12.5 grams O2	1 Mole O2	2 Mole Al2O3	101.96 grams Al2O3
	32.00 grams O2	3 Mole O2	1 Mole Al2O3

Answers

A. 23.6 grams Al2O3 = Limiting Reactant

and

26.6 grams Al2O3 = Excess Reactant

B. The mass of the product can only be as much as its limiting reactant, so it would equal 23.6 grams

4) We went over a problem on page 33

Problem Number 2: 2NH3 +5F2 ----> N2F4 +6HF

If 120 g of NH3 is allowed to react with 590 g of F2,

What mass of HF can be formed?

120 grams NH3	1 Mole NH3	6 Mole HF	2 grams HF
	17.04 grams NH3	2 Mole NH3	1 Mole HF

Answer =422.7 grams HF or 420 grams HF (Sig Figs)
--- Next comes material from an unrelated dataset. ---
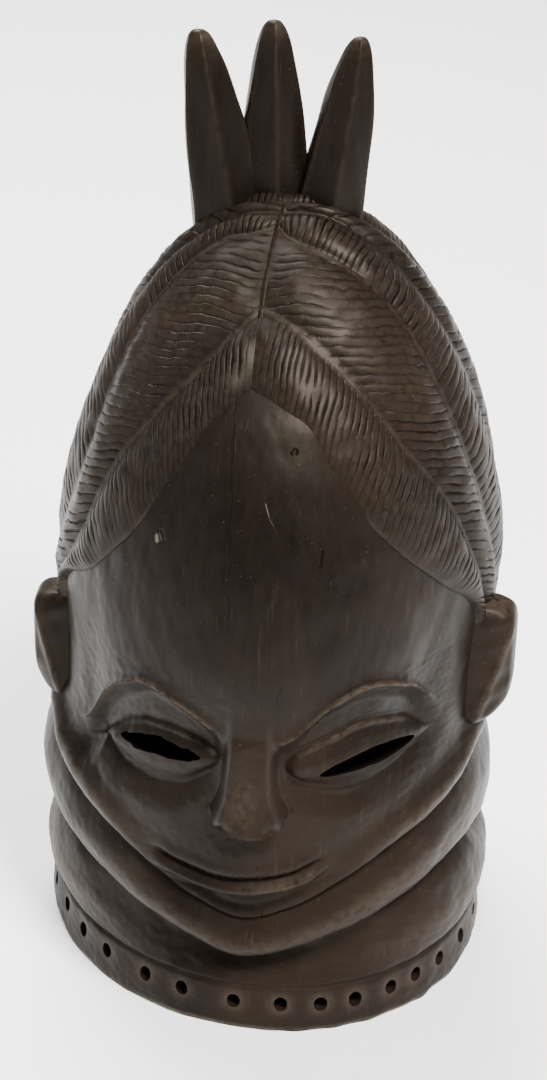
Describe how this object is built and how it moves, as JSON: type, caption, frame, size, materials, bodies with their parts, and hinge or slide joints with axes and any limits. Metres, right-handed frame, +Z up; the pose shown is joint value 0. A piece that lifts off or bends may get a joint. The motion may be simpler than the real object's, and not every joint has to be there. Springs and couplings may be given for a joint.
{
  "type": "helmet mask",
  "caption": "Carved wooden helmet mask with a small calm face, ringed neck, lobed and grooved hair and upright prongs on the crown, hollow below with a pierced rim.",
  "frame": {"origin": "under the middle of the mask's bounds, on the plane that the rim's underside rests on", "axes": "+Z up from the rim to the prongs, -Y out of the face, +X to the left of the face that is worn, which is the right of someone who looks at it"},
  "size_m": [0.218, 0.241, 0.4282],
  "materials": {
    "dark_wood": "dark stained and oiled hardwood, worn to a half gloss"
  },
  "bodies": {
    "root": {"helmet_mask": "dark_wood"}
  },
  "joints": []
}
590 grams F2	1 Mole F2	6 Mole HF	20.01 grams HF
	38 grams F2	5 Mole F2	1 Mole HF

Answer= 372.8 grams HF or 370 grams HF (Sig Figs)

Limiting Reactant

What is the Excess Reactant?

372.8 grams HF	1 Mole HF	2 Mole NH3	17.04 grams NH3
	20.01 grams HF	6 Mole HF	1 Mole NH3

120 grams NH3 -105.8 grams NH3=14.2 grams NH3 or 14 grams NH3 (Sig figs)

5) We took Quiz Number 5, covering the things that we learned in class today (That are on here)

6) We went over the newest Lab, that is just one day out of our 3 day lab test. If you missed yesterday, you may want to see Mr. Tucker, but it isn't the end of the world seeing as we only spent about 10 minutes on it. What we began to do was: We put the CuCl2 and the nails in water and stirred it up. The nails become a rusty gray color. We will work more on this in class tomorrow.

HOMEWORK/NOTES: PREPARE FOR QUIZ, AND FUTURE QUIZZES. IF YOU DON'T UNDERSTAND SOMETHING, GO OVER IT OR GET HELP WITH MR. TUCKER, A FELLOW CLASSMATE OR IN THE TLC. DO AS MUCH OF PAGE 33 and 34 AS POSSIBLE. THINK ABOUT THE LAB EXAM!!!

If you read this, thank you! I hope it was a help!